In Germany, this has recently led to confusion over the legality of nicotine pouches. Several courts at the federal level have ruled that modern oral products are to be classified as foodstuff. As such, they would have to meet the requirements of European food legislation, which does not permit nicotine as food, food ingredient, food additive or flavor. Furthermore, food must not be hazardous to consumers’ health, according to the legislation. However, toxicological studies have shown that the nicotine dose that is taken up even by moderate users of modern oral is linked to health damage, courts argued. The rulings led to local sales bans. Due to this legal uncertainty, BAT in July 2021 suspended sales of its Velo nicotine pouches in Germany.

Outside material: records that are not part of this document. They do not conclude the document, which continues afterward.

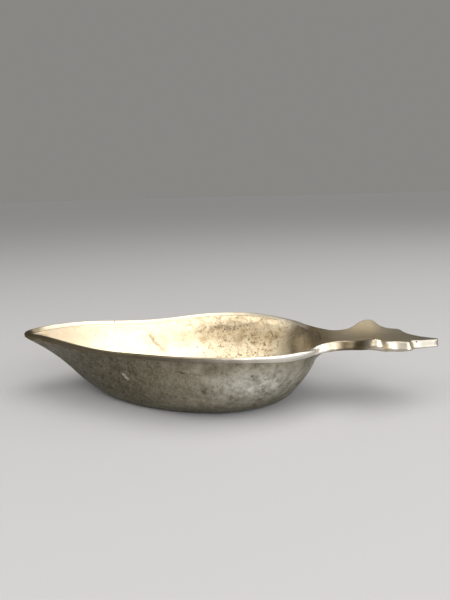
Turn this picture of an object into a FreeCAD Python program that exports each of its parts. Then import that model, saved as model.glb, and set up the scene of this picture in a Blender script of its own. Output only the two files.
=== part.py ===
import FreeCAD, Part
import math, os
from FreeCAD import Vector

# Small cast and soldered sauce boat: a thin-walled boat-shaped bowl with a
# pouring lip at -X, a drawn edge wire soldered round its mouth, and a flat
# scalloped handle at +X whose shoulders lap the bowl's flared edge.
# Millimetres, +Z up, origin at the middle of the flat underside of the bowl.

doc = FreeCAD.newDocument("sauce_boat")
sheet = doc.addObject("Spreadsheet::Sheet", "sizes")

SIZES = [
    # alias, value, what it is
    ("lip_reach", 66.0, "origin to the pouring lip's nose"),
    ("base_mid", 3.8, "X of the base outline's pole"),
    ("base_fore", 30.4, "base half length towards the lip"),
    ("base_aft", 24.4, "base half length towards the handle"),
    ("base_half", 17.6, "base half width"),
    ("wall", 1.6, "wall thickness"),
    ("floor_up", 1.9, "floor thickness"),
    ("bead_lip", 1.2, "edge wire radius at the lip"),
    ("bead_side", 0.9, "edge wire radius along the sides"),
    ("seat_drop", 0.35, "wall seat below the wire's centre, in radii"),
    ("shoulder_x", 30.0, "X where the edge wire stops and the handle's shoulders start"),
    ("plate_z", 22.3, "handle plate's top at its middle"),
    ("plate_thick", 3.3, "handle plate thickness"),
    ("tip_thick", 2.8, "handle plate thickness at its tip"),
    ("dish_rad", 40.0, "radius of the plate's shallow cross dish"),
    ("edge_rad", 1.05, "rounding of the plate's edges"),
    ("tip_x", 86.0, "origin to the handle's tip"),
    ("fillet_rad", 1.9, "solder bead radius under the neck"),
    ("blank_low", 12.0, "lower level of the blank that trims the plate's root"),
    ("blank_high", 20.0, "height of that trimming blank"),
    ("stations", 72.0, "stations round the mouth"),
]
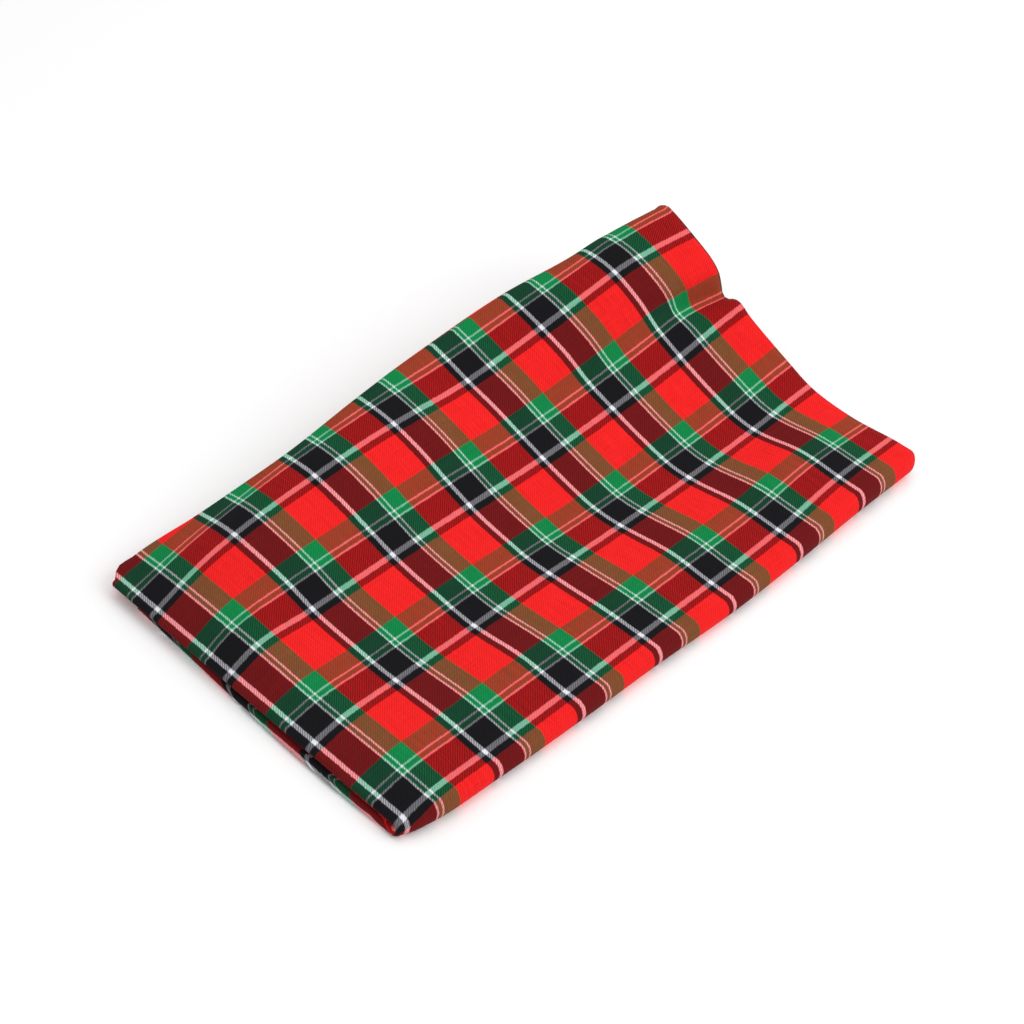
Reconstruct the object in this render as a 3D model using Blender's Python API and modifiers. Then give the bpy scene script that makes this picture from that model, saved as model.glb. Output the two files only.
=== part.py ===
"""A maasai shuka: one woven cloth panel, folded to eight layers and lying on a table.

The panel is folded in half along its width, in half across its length, and in half along its
width once more. The last two folds are the left end and the near edge of the pile, which lie
tight. The right end and the far edge are open, and there the layers rise and part like a fan.

Frame: X runs along the pile from its folded left end to its open right end, Y from its folded
near edge to its open far edge, Z up. The pile stands on Z = 0, centred on X = Y = 0.
Units are metres. The tables give millimetres.
"""
import math

import bmesh
import bpy
import numpy as np

MM = 0.001
CLOTH_THICKNESS = 0.0014
LAYER_PITCH = 0.0026
LAYERS = 8

# The flat distance from the left fold to the top layer's hem at the right end, in millimetres.
# A row is a place along the hem, as its share of the way from near to far edge.
END_ROWS = (
    # across, length
    (0.00, 739),
    (0.50, 740),
    (0.65, 745),
    (0.85, 748),
    (1.00, 755),
)

# The lowest layer's hem lies this far further in, and the layers between lie in turn.
LOWEST_END_IN = 0.010

# How far the left loop of the lower four layers stands out beyond that of the upper four, in
# millimetres. A row is a place along the loop, as its share of the way from near to far edge.
LOOP_ROWS = (
    # across, reach
    (0.00, 3),
    (0.15, 5),
    (0.50, 4),
    (0.80, -1),
    (1.00, -4),
)

# How far the top layer stands above the flat pile, in millimetres. A row is a section across
# the pile, at its distance along from the left fold, in metres. A column is a line along the
# pile, at its flat distance from the base line, which runs just inside the near edge.
RISE_COLUMNS = (0.000, 0.060, 0.117, 0.160, 0.235, 0.275, 0.315, 0.357, 0.410)
RISE_ROWS = (
    # along, near, slack, valley, foot, middle, shoulder, wall, crest, far edge
    (0.000, 0, 0, 0, 0, 0, 0, 0, 0, 0),
    (0.030, 5, 7, 7, 8, 14, 15, 14, 12, 6),
    (0.107, 2, 5, 4, 5, 14, 25, 31, 34, 21),
    (0.214, 4, 6, 2, 5, 16, 28, 40, 49, 44),
    (0.321, 5, 2, 2, 3, 16, 30, 46, 59, 62),
    (0.428, 3, 4, 0, 0, 17, 30, 44, 58, 77),
    (0.535, 6, 5, 1, 5, 25, 39, 60, 78, 94),
    (0.642, 10, 11, 5, 13, 39, 58, 84, 106, 110),
    (0.740, 9, 6, 13, 31, 62, 76, 104, 122, 133),
)

# The outline's unevenness, in millimetres from the base line. A row is a section across the
# pile, at its distance along from the left fold, in metres.
EDGE_ROWS = (
    # along, near edge, upper far edge, lower far edge
    (0.000, -14, 412, 374),
    (0.030, -21, 417, 376),
    (0.107, -26, 412, 380),
    (0.214, -30, 403, 384),
    (0.321, -32, 410, 392),
    (0.428, -36, 415, 398),
    (0.535, -35, 415, 396),
    (0.642, -32, 407, 390),
    (0.740, -31, 404, 384),
)
NEAR_COLUMN = 1
UPPER_FAR_COLUMN = 2
LOWER_FAR_COLUMN = 3

# The share of the top layer's rise that each layer has, from the lowest layer up.
LAYER_SHARES = (0.0, 0.12, 0.25, 0.38, 0.52, 0.67, 0.83, 1.0)

# How finely the grid follows the flat panels and the round folds.
CELLS_ALONG_PANEL = 16
CELLS_ACROSS_PANEL = 14
CELLS_IN_SMALL_FOLD = 4
CELLS_IN_NEAR_FOLD = 6
CROWDING_AT_LEFT_FOLD = 1.25
ARC_STEPS = 48
SLOPE_STEP = 0.002
STEEPEST_CLIMB = 0.95


def clear_scene():
    """Remove the objects of the open scene."""
    for item in list(bpy.data.objects):
        bpy.data.objects.remove(item, do_unlink=True)


def smooth_read(stations, values, at):
    """Read values between their stations, along a smooth curve through them."""
    at = np.clip(at, stations[0], stations[-1])
    values = np.asarray(values, dtype=float)
    if values.ndim == 1:
        values = values.reshape((-1,) + (1,) * at.ndim)
    values = np.broadcast_to(values, (len(stations),) + at.shape)
    slopes = np.gradient(values, stations, axis=0)
    cell = np.clip(np.searchsorted(stations, at, side="right") - 1, 0, len(stations) - 2)
    width = np.diff(stations)[cell]
    part = (at - np.asarray(stations)[cell]) / width

    def pick(array, which):
        return np.take_along_axis(array, which[None], axis=0)[0]

    reading = (1 + 2 * part) * (1 - part) ** 2 * pick(values, cell)
    reading += part**2 * (3 - 2 * part) * pick(values, cell + 1)
    reading += part * (1 - part) ** 2 * width * pick(slopes, cell)
    reading += part**2 * (part - 1) * width * pick(slopes, cell + 1)
    return reading


def top_rise(along, across):
    """Give the top layer's height above the flat pile, at flat distances along and across."""
    along, across = np.broadcast_arrays(along, across)
    rows = np.array(RISE_ROWS)
    sections = [smooth_read(rows[:, 0], rows[:, 1 + k], along) for k in range(len(RISE_COLUMNS))]
    return MM * np.maximum(smooth_read(RISE_COLUMNS, np.stack(sections), across), 0.0)


def climb_along(along, across):
    """Give how steeply the top layer climbs along the pile."""
    change = top_rise(along + SLOPE_STEP, across) - top_rise(along - SLOPE_STEP, across)
    return change / (2 * SLOPE_STEP)


def climb_across(along, across):
    """Give how steeply the top layer climbs across the pile."""
    change = top_rise(along, across + SLOPE_STEP) - top_rise(along, across - SLOPE_STEP)
    return change / (2 * SLOPE_STEP)


def drawn_in(distance, slope_at):
    """Give the level length that a flat distance covers, where the cloth climbs and falls."""
    total = np.zeros_like(distance)
    for step in range(ARC_STEPS):
        slope = slope_at(distance * (step + 0.5) / ARC_STEPS)
        total += np.sqrt(1 - np.clip(slope, -STEEPEST_CLIMB, STEEPEST_CLIMB) ** 2)
    return distance * total / ARC_STEPS


def layer_share(height):
    """Give the share of the rise for a height in the flat pile."""
    return np.interp(height / LAYER_PITCH, range(LAYERS), LAYER_SHARES)


def edge_place(column, along):
    """Give the place across of one of the pile's edges, at distances along."""
    rows = np.array(EDGE_ROWS)
    return MM * smooth_read(rows[:, 0], rows[:, column], along)


def fold_angles(cells):
    """List the angles round a half turn, from straight down to straight up."""
    return [math.radians(-90 + 180 * k / cells) for k in range(cells + 1)]


def rows_of_sheet():
    """List the sheet's lines across, as (share of the way to the right end, left fold's angle)."""
    panel = [(k / CELLS_ALONG_PANEL) ** CROWDING_AT_LEFT_FOLD for k in range(1, CELLS_ALONG_PANEL + 1)]
    lower = [(share, -math.pi / 2) for share in reversed(panel)]
    fold = [(0.0, angle) for angle in fold_angles(CELLS_IN_SMALL_FOLD)]
    upper = [(share, math.pi / 2) for share in panel]
    return lower + fold + upper


def columns_of_sheet():
    """List the sheet's lines along, as (share of the way to the far edge, near angle, far angle).

    The near angle turns from the lower four layers to the upper four, and the far angle from
    the outer of two layers to the inner one.
    """
    panel = [k / CELLS_ACROSS_PANEL for k in range(1, CELLS_ACROSS_PANEL + 1)]
    down, up = -math.pi / 2, math.pi / 2
    columns = [(share, down, down) for share in reversed(panel)]
    columns += [(0.0, angle, down) for angle in fold_angles(CELLS_IN_NEAR_FOLD)]
    columns += [(share, up, down) for share in panel]
    columns += [(1.0, up, angle) for angle in fold_angles(CELLS_IN_SMALL_FOLD)[1:]]
    columns += [(share, up, up) for share in reversed(panel[:-1])]
    columns += [(0.0, angle, up) for angle in reversed(fold_angles(CELLS_IN_NEAR_FOLD))]
    columns += [(share, down, up) for share in panel]
    return columns


def height_in_four(left_angle, far_angle):
    """Give the radius round the left fold, and the height among the four layers it makes."""
    height_in_two = LAYER_PITCH / 2 * (1 + np.sin(far_angle))
    radius = 1.5 * LAYER_PITCH - height_in_two
    return radius, 1.5 * LAYER_PITCH + radius * np.sin(left_angle)


def folded_points(rows, columns):
    """Place the sheet's middle surface, folded, as an array of rows by columns by XYZ."""
    share_along, left_angle = np.array(rows).T[:, :, None]
    share_across, near_angle, far_angle = np.array(columns).T[:, None, :]
    share_along = np.broadcast_to(share_along, (len(rows), len(columns)))

    # Two layers become four round the left fold, and eight round the near fold.
    left_radius, in_four = height_in_four(left_angle, far_angle)
    near_radius = 0.5 * LAYER_PITCH + in_four
    height = 3.5 * LAYER_PITCH + near_radius * np.sin(near_angle)
    share = layer_share(height)
    lower = (1 - np.sin(near_angle)) / 2

    # The flat distance along, to a right end that lies a little askew.
    ends = np.array(END_ROWS)
    length = MM * smooth_read(ends[:, 0], ends[:, 1], share_across) - LOWEST_END_IN * (1 - share)
    along = share_along * length

    # The far fold is as round as the gap between its two layers is wide.
    far_rise = top_rise(along, edge_place(UPPER_FAR_COLUMN, along))
    outer_height = 4 * LAYER_PITCH + height_in_four(left_angle, -math.pi / 2)[1]
    inner_height = 4 * LAYER_PITCH + height_in_four(left_angle, math.pi / 2)[1]
    gap_share = np.abs(layer_share(outer_height) - layer_share(inner_height))
    far_radius = (LAYER_PITCH + gap_share * far_rise) / 2

    # The flat distance across, from the base line.
    near_centre = edge_place(NEAR_COLUMN, along) + 3.5 * LAYER_PITCH + CLOTH_THICKNESS / 2
    upper_end = edge_place(UPPER_FAR_COLUMN, along) - far_radius
    far_end = np.where(near_angle > 0, upper_end, edge_place(LOWER_FAR_COLUMN, along))
    across = near_centre + share_across * (far_end - near_centre)

    # The lower loop stands out at the left.
    loop = np.array(LOOP_ROWS)
    reach_out = MM * smooth_read(loop[:, 0], loop[:, 1], share_across) * lower * (1 - share_along)
    place_along = np.maximum(along - reach_out, 0.0)

    level_along = drawn_in(along, lambda place: share * climb_along(place, across))
    level_across = drawn_in(across, lambda place: share * climb_across(along, place))
    x = level_along - reach_out - left_radius * np.cos(left_angle)
    y = level_across + far_radius * np.cos(far_angle) - near_radius * np.cos(near_angle)
    z = CLOTH_THICKNESS / 2 + height + share * top_rise(place_along, across)
    return np.stack([x, y, z], axis=-1)


def centred(points):
    """Move the points so that their box is centred on X = Y = 0."""
    flat = points.reshape(-1, 3)
    middle = (flat.min(axis=0) + flat.max(axis=0)) / 2
    middle[2] = 0.0
    return points - middle


def cloth_material():
    """Make the plain red of the cloth's ground."""
    material = bpy.data.materials.new("woven_shuka_cloth")
    material.use_nodes = True
    surface = material.node_tree.nodes["Principled BSDF"]
    surface.inputs["Base Color"].default_value = (0.60, 0.05, 0.04, 1.0)
    surface.inputs["Roughness"].default_value = 0.85
    surface.inputs["Metallic"].default_value = 0.0
    return material


def cloth_sheet(collection):
    """Fold a flat grid into the pile, and give it the cloth's thickness."""
    rows = rows_of_sheet()
    columns = columns_of_sheet()
    points = centred(folded_points(rows, columns))
    grid = bmesh.new()
    bmesh.ops.create_grid(grid, x_segments=len(rows) - 1, y_segments=len(columns) - 1, size=0.5)
    for vert in grid.verts:
        row = round((vert.co.x + 0.5) * (len(rows) - 1))
        column = round((vert.co.y + 0.5) * (len(columns) - 1))
        vert.co = points[row, column]
    mesh = bpy.data.meshes.new("shuka_cloth")
    grid.to_mesh(mesh)
    grid.free()
    mesh.shade_smooth()
    mesh.materials.append(cloth_material())
    cloth = bpy.data.objects.new("shuka_cloth", mesh)
    collection.objects.link(cloth)
    thickness = cloth.modifiers.new("Cloth thickness", "SOLIDIFY")
    thickness.thickness = CLOTH_THICKNESS
    thickness.offset = 0.0
    thickness.use_even_offset = True
    return cloth


def main():
    """Build the folded shuka."""
    clear_scene()
    collection = bpy.data.collections.new("maasai_shuka_blanket")
    bpy.context.scene.collection.children.link(collection)
    cloth_sheet(collection)


main()
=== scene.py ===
"""Looks of a folded maasai shuka: one check cloth, woven of red, green, black and white yarn.

The cloth lies folded to eight layers. It is rebuilt here on the folds of its CAD solid, with a
finer grid, rounder folds and the small creases at its open corner.
"""
import itertools
import logging
import math
from collections.abc import Sequence
from dataclasses import dataclass, field
from enum import Enum
from functools import cached_property

import bpy
import numpy as np
from mathutils import Matrix, Vector


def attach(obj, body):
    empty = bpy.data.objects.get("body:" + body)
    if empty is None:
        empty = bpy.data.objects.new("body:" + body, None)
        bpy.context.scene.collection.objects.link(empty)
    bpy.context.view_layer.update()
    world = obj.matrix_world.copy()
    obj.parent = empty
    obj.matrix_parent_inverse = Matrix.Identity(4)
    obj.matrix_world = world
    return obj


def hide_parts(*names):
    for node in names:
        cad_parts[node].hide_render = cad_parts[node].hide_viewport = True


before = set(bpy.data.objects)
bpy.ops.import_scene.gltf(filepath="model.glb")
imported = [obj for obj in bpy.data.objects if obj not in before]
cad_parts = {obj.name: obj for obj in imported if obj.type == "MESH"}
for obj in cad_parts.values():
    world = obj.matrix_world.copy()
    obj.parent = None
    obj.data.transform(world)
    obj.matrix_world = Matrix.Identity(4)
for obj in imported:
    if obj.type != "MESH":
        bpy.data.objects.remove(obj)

logging.basicConfig(level=logging.INFO, format="%(name)s: %(message)s")
LOG = logging.getLogger("shuka")

MM = 0.001
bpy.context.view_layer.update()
# The angles at the top and the bottom of a fold, and how near an angle counts as the same.
UP = math.pi / 2
DOWN = -math.pi / 2
SAME_ANGLE = 1e-6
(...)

The company called for legislation to set advertising standards for tobacco-free nicotine pouches and to limit nicotine concentration to 20 mg/mL.
In the absence of EU legislation, several countries have tried to regulate nicotine pouches at the national level. In May, the Czech Republic amended its food and tobacco products act, obliging manufacturers, importers, retailers and distributors of nicotine pouches to ensure that these products meet the requirements for the composition, appearance, quality and characteristics stipulated by the decree of the Ministry of Health under similar conditions as those for e-cigarettes. In addition, they will have to inform the ministry, on a regular basis, on the nicotine pouches that they intend to launch on the EU/European Economic Area market. Manufacturers will also have to collect information on the suspected adverse effects of these products on human health. Tobacco-free nicotine pouches that do not comply with the amendment and that were produced or marketed before May 12, 2021, will have to come off the market in 2022.
Italy, where nicotine pouches are considered consumer products, will reportedly consider modern oral products when it revises its anti-smoking law by the end of the year. Estonia’s parliament announced in July that it might relax its snus regulations to help reduce smoking.
The U.K., no longer an EU member and therefore not bound to the common market’s regulation, is expected to follow Sweden’s example. To achieve its goal of a smoke-free society by 2030, the British government is presently shaping a tobacco control plan, which may very well include stronger promotion of cigarette alternatives, such as heated-tobacco products and nicotine pouches.